I absolutely adore this blog. Her struggle is so very human as she tries to set and keep her priorities and her compassion is enormous and remarkable.

Anonymous said...

My family has said the same to me... why not help children, etc.

I said look I can take in 3 dogs and care for them and love them, I can't take in 3 children at this point in my life. I do not have the means. So I help where I can.

I have worked at emergency shelters on my "days off" and have been exhausted... but the little furry faces fueled me each day. Those in need don't ask much and no matter how much time they "take" if I come home exhausted with a smile it's a good day.

Many people appreciate you and what you do. You rock!!! It's hard and it's a choice and decisions, but it's a helpful one.

Margie D said...

Thank you for all you do! I try to give either my time or my money (although I never have enough of either of those two) to most of my local no-kill shelters. I've also worked in the nonprofit world, serving humans. Like you, I feel better about myself when I'm helping animals. I wish more people would show compassion towards all animals.

Jessica said...

When you help these animals you are helping the people that adopt them because without you, they may have never had the chance to find their best friend.

Donna said...

This is a common complaint from non-animal lovers. You have said it very well. It is where our pssion lies. Like those who help people, that where their passions lie.

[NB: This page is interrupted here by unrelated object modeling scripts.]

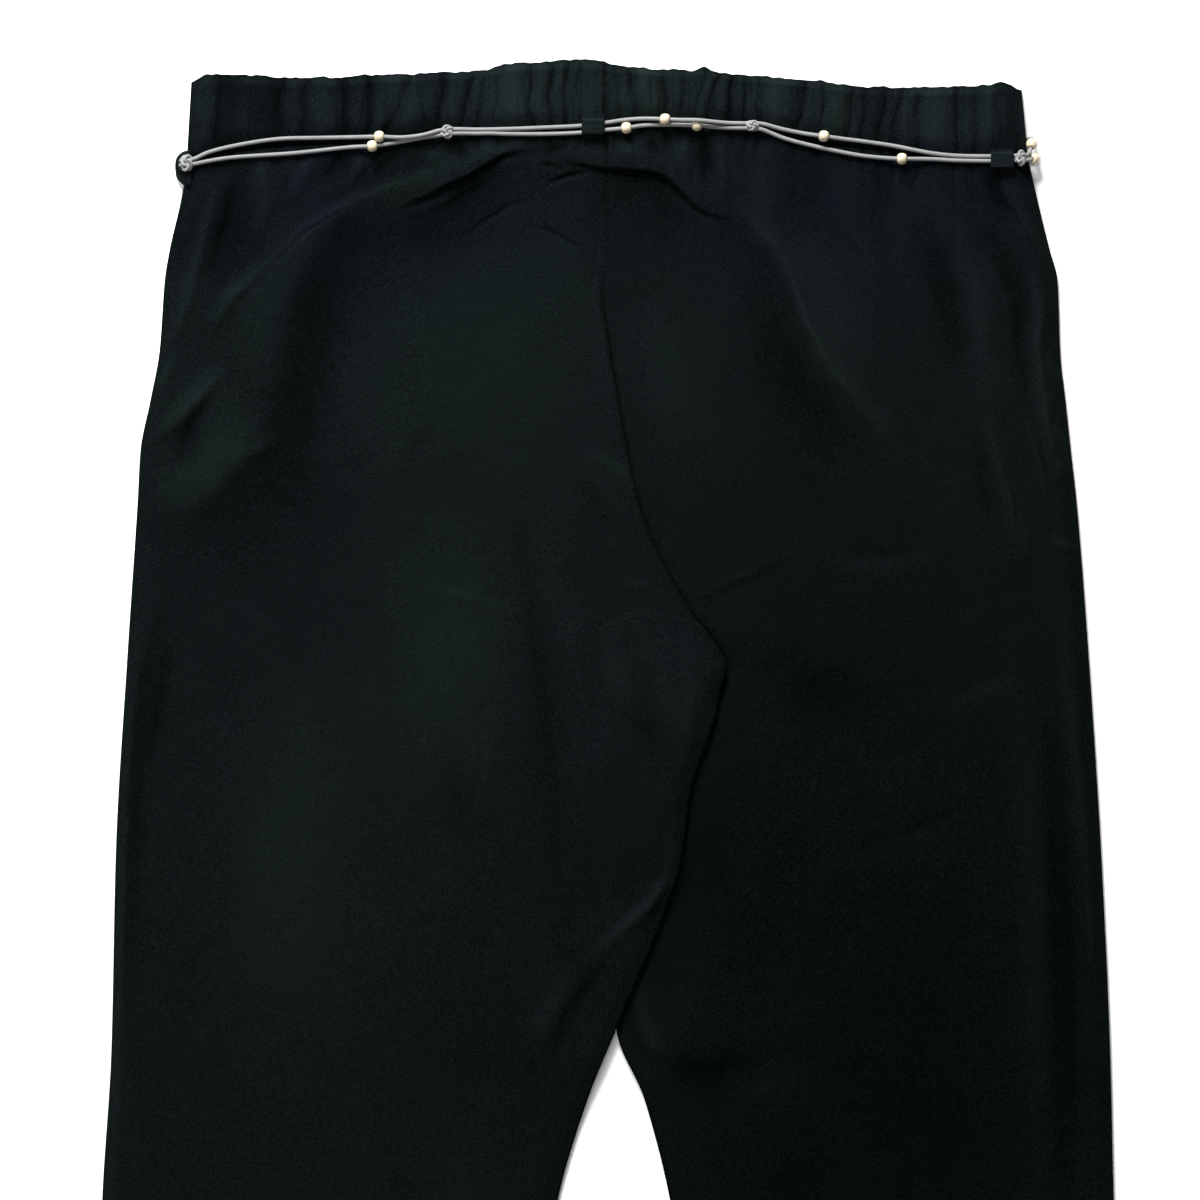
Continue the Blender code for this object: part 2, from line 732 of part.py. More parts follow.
# The belt loops on the back: their edges, and the height at which each bridges the cord
Strip = namedtuple("Strip", "name x_from x_to cord_from cord_to over_cord downs")
BACK_LOOPS = (
    Strip("belt_loop_back", -12.6, -0.6, 28.5, 46.5, 11.0, (2, 9, 18, 25, 29, 32, 35, 39.5, 42.5, 45.5, 48)),
    Strip("belt_loop_right", 210.8, 222.8, 47.0, 61.8, 11.6, (46, 49, 51.5, 54.3, 57.5, 60.5, 63)),
)
BRIDGE_RISES = 4.5
LOOP_AIR = GAP + 0.15


def belt_strip(strip):
    """A strip of cloth that lies on the band and the panel and bridges the cord."""
    across = [strip.x_from + i * (strip.x_to - strip.x_from) / 3 for i in range(4)]
    rows = []
    for down in strip.downs:
        lying = 0.0
        for x in across:
            if down < band_seam(x):
                share = (band_seam(x) - down) / (band_seam(x) - waist_top(x))
                lying = max(lying, band_back_bottom(x, down, share) + WALL)
            else:
                lying = max(lying, back_bottom(x, down, "right") + WALL)
        rising = ease((down - strip.cord_from) / BRIDGE_RISES)
        falling = ease((strip.cord_to - down) / BRIDGE_RISES)
        height = max(lying + LOOP_AIR, strip.over_cord * rising * falling)
        rows.append([(x, down, height) for x in across])
    return cloth_wall(strip.name, rows, LOOP_WALL)


SIDE_LOOP = (
    Line(-231.2, 47.4),
    Line(-235.9, 50.0),
    Line(-239.0, 55.0),
    Line(-239.4, 60.0),
    Line(-237.4, 65.0),
    Line(-233.5, 69.6),
)
SIDE_LOOP_WIDTH = 6.8
SIDE_LOOP_LIFT = 0.5
SIDE_LOOP_SPACING = 1.6


def side_loop(name):
    """The loop at the left side, which stands out round the cord where it turns under."""
    curve = bpy.data.curves.new(name, "CURVE")
    curve.dimensions = "2D"
    curve.fill_mode = "BOTH"
    curve.extrude = SIDE_LOOP_WIDTH / 2 * MM
    spline = curve.splines.new("POLY")
    ring = smooth_path([Place(line.x, line.down, 0.0) for line in SIDE_LOOP], SIDE_LOOP_SPACING)
    outer = []
    for i, place in enumerate(ring):
        ahead, behind = ring[min(i + 1, len(ring) - 1)], ring[max(i - 1, 0)]
        along = (ahead - behind).normalized()
        outer.append(place + Vector((-along.y, along.x, 0.0)) * LOOP_WALL)
    points = ring + outer[::-1]
    spline.points.add(len(points) - 1)
    for point, place in zip(spline.points, points):
        flat = world(place.x, place.y, 0.0)
        point.co = (flat.x, flat.y, 0.0, 1.0)
    spline.use_cyclic_u = True
    obj = add_object(name, curve, CLOTH)
    obj.location.z = (SIDE_LOOP_LIFT + SIDE_LOOP_WIDTH / 2) * MM
    return obj


CURVE_STEPS = 16


def smooth_path(places, spacing):
    """Places at an even spacing along a smooth curve through the given ones."""
    points = [Vector((p.x, p.down, p.height)) for p in places]
    points = [2 * points[0] - points[1]] + points + [2 * points[-1] - points[-2]]
    dense = []
    for a, b, c, d in zip(points, points[1:], points[2:], points[3:]):
        ab, bc, cd = ((q - p).length ** 0.5 for p, q in ((a, b), (b, c), (c, d)))
        leave = bc * ((b - a) / ab - (c - a) / (ab + bc) + (c - b) / bc)
        reach = bc * ((c - b) / bc - (d - b) / (bc + cd) + (d - c) / cd)
        for i in range(CURVE_STEPS):
            t = i / CURVE_STEPS
            dense.append(
                (2 * t**3 - 3 * t**2 + 1) * b
                + (t**3 - 2 * t**2 + t) * leave
                + (3 * t**2 - 2 * t**3) * c
                + (t**3 - t**2) * reach
            )
    dense.append(points[-2])
    travelled = [0.0]
    for before, after in zip(dense, dense[1:]):
        travelled.append(travelled[-1] + (after - before).length)
    count = max(2, round(travelled[-1] / spacing))
    even, i = [], 0
    for step in range(count + 1):
        wanted = travelled[-1] * step / count
        while i < len(dense) - 2 and travelled[i + 1] < wanted:
            i += 1
        run = travelled[i + 1] - travelled[i]
        even.append(dense[i].lerp(dense[i + 1], (wanted - travelled[i]) / run))
    return even


KNOT_END_AIR = GAP + 0.45
KNOT_OVER_AIR = 1.0
FINE_SPACING = 0.4
LEAST_RUN = 3


def in_knot(place):
    """Whether a point of the cord lies inside a knot, with the gap to its face."""
    for knot in KNOTS:
        near_x = abs(place.x - knot.x) < KNOT_LENGTH / 2 + KNOT_END_AIR
        near_down = abs(place.y - knot.down) < KNOT_WIDTH / 2 + CORD / 2
        half_height = KNOT_WIDTH * KNOT_FLATNESS / 2 + KNOT_OVER_AIR
        if near_x and near_down and abs(place.z - knot.height) < half_height:
            return True
    return False


def cord_stretches(places):
    """The runs of a strand between one knot and the next, as evenly spaced places."""
    runs, run = [], []
    for place in smooth_path(places, FINE_SPACING):
        if in_knot(place):
            if len(run) > LEAST_RUN:
                runs.append(run)
            run = []
        else:
            run.append(place)
    if len(run) > LEAST_RUN:
        runs.append(run)
    return [spaced_out(run) for run in runs]


def spaced_out(run):
    """Every few places of a run, closer together where the cord turns round a side."""
    picked, travelled = [run[0]], 0.0
    for before, after in zip(run, run[1:]):
        travelled += (after - before).length
        spacing = SIDE_SPACING if abs(after.x) > SIDE_TURN_FROM else POINT_SPACING
        if travelled >= spacing:
            picked.append(after)
            travelled = 0.0
    return picked[:-1] + [run[-1]] if travelled < CORD else picked + [run[-1]]


def cord_tube(name, places):
    curve = bpy.data.curves.new(name, "CURVE")
    curve.dimensions = "3D"
    curve.bevel_depth = CORD / 2 * MM
    curve.bevel_resolution = 2
    curve.use_fill_caps = True
    spline = curve.splines.new("POLY")
    spline.points.add(len(places) - 1)
    for point, place in zip(spline.points, places):
        point.co = (*world(place.x, place.y, place.z), 1.0)
    return add_object(name, curve, BRAID)


TURNED_STEPS = 12
MERGE_DISTANCE = 0.00001
BEAD_PATH_SPACING = 0.8
KNOT_SHOULDER = 0.66
KNOT_BELLY = 0.94
BEAD_RIM = 0.78
BEAD_BELLY = 0.45


def turned(name, profile, finish, closed):
    """A round piece turned about its own Z axis from a profile of (radius, height) in millimetres."""
    mesh = bpy.data.meshes.new(name)
    shape = bmesh.new()
    points = [shape.verts.new((radius * MM, 0.0, height * MM)) for radius, height in profile]
    for a, b in zip(points, points[1:] + points[:1] if closed else points[1:]):
        shape.edges.new((a, b))
    shape.to_mesh(mesh)
    shape.free()
    obj = add_object(name, mesh, finish)
    screw = obj.modifiers.new("Turning", "SCREW")
    screw.steps = TURNED_STEPS
    screw.render_steps = TURNED_STEPS
    screw.use_merge_vertices = True
    screw.merge_threshold = MERGE_DISTANCE
    return obj


def point_along(obj, along):
    obj.rotation_mode = "QUATERNION"
    obj.rotation_quaternion = Vector(along).to_track_quat("Z", "Y")


def add_knot(knot):
    """A knot of both strands, drawn tight, as a short barrel flattened on the cloth."""
    half, wide = KNOT_LENGTH / 2, KNOT_WIDTH / 2
    shoulder, belly = KNOT_SHOULDER * wide, KNOT_BELLY * wide
    profile = ((0.0, half), (shoulder, half), (belly, half / 2), (wide, 0.0))
    profile += ((belly, -half / 2), (shoulder, -half), (0.0, -half))
    obj = turned(knot.name, profile, BRAID, closed=False)
    obj.scale = (KNOT_FLATNESS, 1.0, 1.0)
    obj.rotation_euler = (0.0, math.radians(90), 0.0)
    obj.location = world(knot.x, knot.down, knot.height)
    return obj


def add_bead(bead, path):
    """A small turned wooden bead, bored for the cord, on the strand's own line."""
    target = Vector((bead.x, bead.down, bead.height))
    i = min(range(1, len(path) - 1), key=lambda n: (path[n] - target).length)
    before, after = world(*path[i - 1]), world(*path[i + 1])
    bore, round_out, half = BEAD_BORE / 2, BEAD / 2, BEAD_LENGTH / 2
    rim, belly = BEAD_RIM * round_out, BEAD_BELLY * half
    profile = ((bore, half), (rim, half), (round_out, belly), (round_out, -belly))
    profile += ((rim, -half), (bore, -half))
    obj = turned(bead.name, profile, WOOD, closed=True)
    obj.location = world(*path[i])
    point_along(obj, after - before)
    return obj


for old in list(bpy.data.objects):
    bpy.data.objects.remove(old, do_unlink=True)
collection = bpy.data.collections.new("drawstring_trousers")
bpy.context.scene.collection.children.link(collection)

# The two fronts, flat on the surface
cloth_wall("front_left", left_panel(front_bottom, FRONT_COLUMNS, EVERY_THIRD_ROW))
cloth_wall("front_right", right_panel(front_bottom, FRONT_COLUMNS, EVERY_THIRD_ROW))

# The two backs, over them
cloth_wall("back_left", left_panel(back_bottom, BACK_COLUMNS, EVERY_ROW))
cloth_wall("back_right", right_panel(back_bottom, BACK_COLUMNS, EVERY_ROW))

# The waistband's two halves
front_columns = [
    (
        BAND_LEFT_END.at_seam + i * (BAND_RIGHT_END.at_seam - BAND_LEFT_END.at_seam) / FRONT_BAND_COLUMNS,
        BAND_LEFT_END.at_top + i * (BAND_RIGHT_END.at_top - BAND_LEFT_END.at_top) / FRONT_BAND_COLUMNS,
    )
    for i in range(FRONT_BAND_COLUMNS + 1)
]
cloth_wall("waistband_front", band_rows(front_columns, BAND_SHARES, band_front_bottom))
cloth_wall("waistband_back", band_rows(back_band_columns(), BAND_SHARES, band_back_bottom))

# The belt loops
for strip in BACK_LOOPS:
    belt_strip(strip)
side_loop("belt_loop_left")

# The drawstring, its knots and its beads
strands = {"upper": UPPER_STRAND, "lower": LOWER_STRAND}
for strand, places in strands.items():
    for number, stretch in enumerate(cord_stretches(places), 1):
        cord_tube(f"cord_{strand}_{number}", stretch)
for knot in KNOTS:
    add_knot(knot)
for bead in BEADS:
    add_bead(bead, smooth_path(strands[bead.strand], BEAD_PATH_SPACING))
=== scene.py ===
"""The looks of a pair of black drawstring trousers, laid flat with the back side up.

Every section makes one kind of piece: first the drawstring with its knots and beads, then
the cloth around it. Tables give places in millimetres: x to the right of the centre back
seam, and down from the top of the waist, as the construction drawing does.
"""

import math

import bmesh
import bpy
import numpy as np
from mathutils import Matrix, Vector


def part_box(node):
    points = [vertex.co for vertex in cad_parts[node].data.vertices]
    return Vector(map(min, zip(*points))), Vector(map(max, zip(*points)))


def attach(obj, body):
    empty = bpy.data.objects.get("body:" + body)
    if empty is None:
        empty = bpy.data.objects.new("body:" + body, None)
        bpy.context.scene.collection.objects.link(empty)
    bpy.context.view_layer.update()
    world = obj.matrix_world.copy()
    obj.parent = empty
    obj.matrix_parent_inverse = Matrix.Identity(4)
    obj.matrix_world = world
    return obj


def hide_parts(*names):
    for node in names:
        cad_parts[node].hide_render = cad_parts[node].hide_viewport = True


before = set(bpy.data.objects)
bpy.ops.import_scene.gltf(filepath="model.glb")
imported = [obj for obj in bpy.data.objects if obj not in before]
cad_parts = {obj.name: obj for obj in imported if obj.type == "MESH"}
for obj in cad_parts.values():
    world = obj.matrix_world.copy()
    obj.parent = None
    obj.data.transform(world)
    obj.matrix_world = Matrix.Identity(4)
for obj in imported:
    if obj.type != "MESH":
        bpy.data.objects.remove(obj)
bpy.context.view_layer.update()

# The camera
# It looks straight down on the waist, hips and thighs, as the photograph does, from
# far enough away for the sides of the garment to be seen without slant.

MM = 0.001
MIDDLE_X = 1.6
MIDDLE_DOWN = 504.1
VIEW_ACROSS = 0.66
CAMERA_HEIGHT = 4.0


def laid(x, down, height=0.0):
    """A place of the laid garment in the frame, in metres."""
    return Vector(((x - MIDDLE_X) * MM, (MIDDLE_DOWN - down) * MM, height * MM))


def laid_rows(x, down, height):
    """The same for arrays of places, one a row."""
    return np.column_stack(((x - MIDDLE_X) * MM, (MIDDLE_DOWN - down) * MM, height * MM))


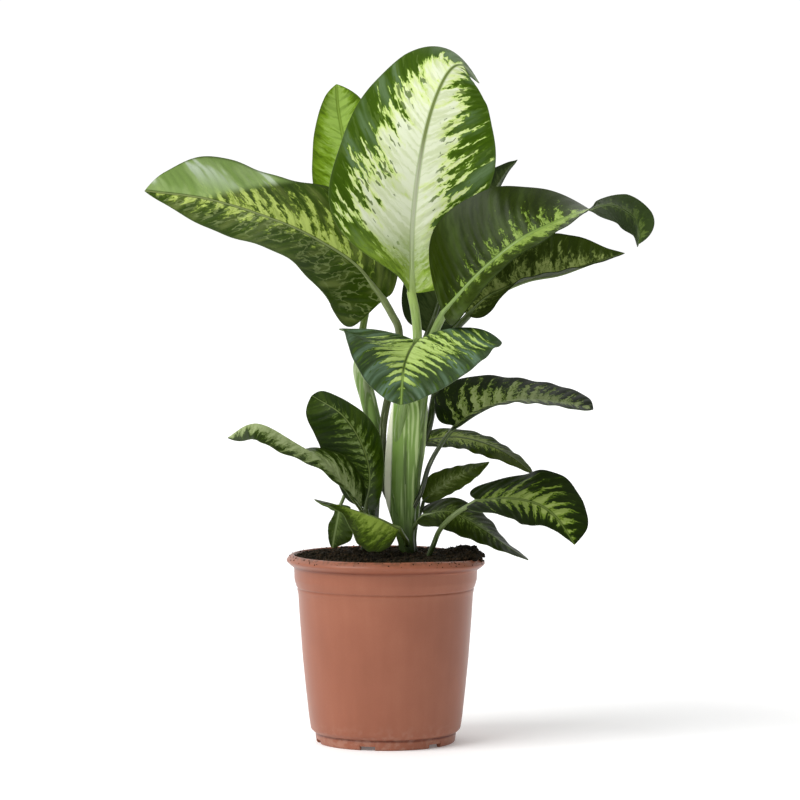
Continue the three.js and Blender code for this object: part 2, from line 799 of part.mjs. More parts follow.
const canes = new THREE.Group();
canes.name = 'canes';
canes.add(piece('cane_main', toGeometry(mainCane(0)), 0x6f8f47, 0.5));
canes.add(piece('cane_left', toGeometry(leftCane(0)), 0x55702f, 0.5));

const CREAM = 0xc3cd9c;
const YELLOW_GREEN = 0x8aa83a;
const MID_GREEN = 0x55702f;
const DARK_GREEN = 0x39501f;
const BLUE_GREEN = 0x5b7446;

const leaves = new THREE.Group();
leaves.name = 'leaves';
[
  ['leaf_centre', centreLeaf, CREAM],
  ['leaf_young', youngLeaf, YELLOW_GREEN],
  ['leaf_left', leftLeaf, MID_GREEN],
  ['leaf_right', rightLeaf, DARK_GREEN],
  ['leaf_right_lower', lowerRightLeaf, DARK_GREEN],
  ['leaf_back', backLeaf, MID_GREEN],
  ['leaf_front', frontLeaf, BLUE_GREEN],
  ['leaf_low_dark_left', darkLeftLeaf, DARK_GREEN],
  ['leaf_low_arched_left', archedLeftLeaf, MID_GREEN],
  ['leaf_low_front', lowFrontLeaf, YELLOW_GREEN],
  ['leaf_low_hanging', hangingLeaf, MID_GREEN],
  ['leaf_low_arched_right', archedRightLeaf, DARK_GREEN],
  ['leaf_low_narrow_right', narrowRightLeaf, MID_GREEN],
  ['leaf_low_small_right', smallRightLeaf, DARK_GREEN],
  ['leaf_low_right', lowRightLeaf, MID_GREEN],
  ['leaf_low_inner_right', innerRightLeaf, MID_GREEN],
].forEach(([name, leaf, color]) => {
  leaves.add(piece(name, leafGeometry(leaf), color, 0.35));
});

const group = new THREE.Group();
group.name = 'potted_dieffenbachia';
group.add(holder, canes, leaves);

export default group;
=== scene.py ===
import math

import bmesh
import bpy
import numpy as np
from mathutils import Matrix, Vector, noise


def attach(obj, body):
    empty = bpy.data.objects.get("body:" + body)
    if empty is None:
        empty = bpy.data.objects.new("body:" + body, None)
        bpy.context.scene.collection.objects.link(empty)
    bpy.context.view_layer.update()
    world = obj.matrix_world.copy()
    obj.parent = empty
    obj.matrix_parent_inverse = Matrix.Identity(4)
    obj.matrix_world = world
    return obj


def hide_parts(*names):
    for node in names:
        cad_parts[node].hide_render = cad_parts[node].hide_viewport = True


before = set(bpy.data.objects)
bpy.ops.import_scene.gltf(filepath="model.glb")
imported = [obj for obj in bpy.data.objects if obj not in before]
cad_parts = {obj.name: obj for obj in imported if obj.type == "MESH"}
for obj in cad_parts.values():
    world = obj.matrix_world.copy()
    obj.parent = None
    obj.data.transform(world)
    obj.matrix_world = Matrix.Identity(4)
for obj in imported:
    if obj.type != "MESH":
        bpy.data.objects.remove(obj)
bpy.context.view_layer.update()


# ------------------------------------------------------------------ nursery pot
# A thin-walled nursery pot, moulded in one piece from terracotta-coloured polypropylene, with
# a folded lip, a deeper collar, a tapered wall and a foot ring cut by six drainage notches.
# Satin all over, with the faint upright flow streaks that the mould leaves.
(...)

I work with a local dog rescue, Hopeful Hearts Dog Rescue. They do incredible work. People ask them why we take dogs from outside the country when there are so many here in Canada? We take each dog on its own merit. We cannot save them all but work hard with the ones we do take in. We specialize in seniors and special needs.

You obviously do incredible work and I thank you for it. I know Roz of HH faces those questions all the time. I feel that those who have no compassion for animals do not have any for humans. I may be wrong.

I'm glad you're back!

Debbie said...

I love this..and this is soooo true. I have tears in my eyes. you keep doing what you were meant to do..someone has to. and then there are others that have a calling to help people..and they will be there to help them as well. i think any living creature deserves the right for someone to fight for them..however that may be. God Bless!!!!

Loretta Harnarine said...

I just want you to know that when I read your blog, I cried my eyes out. It must be so hard to do what you do, but you must keep it up.

The animals need you. We need you. I pray each and every night for people like you to find the strength and courage to do this very difficult job that you do.

You are appreciated, believe me. Be proud of yourself, you are special and a Saint for the animals.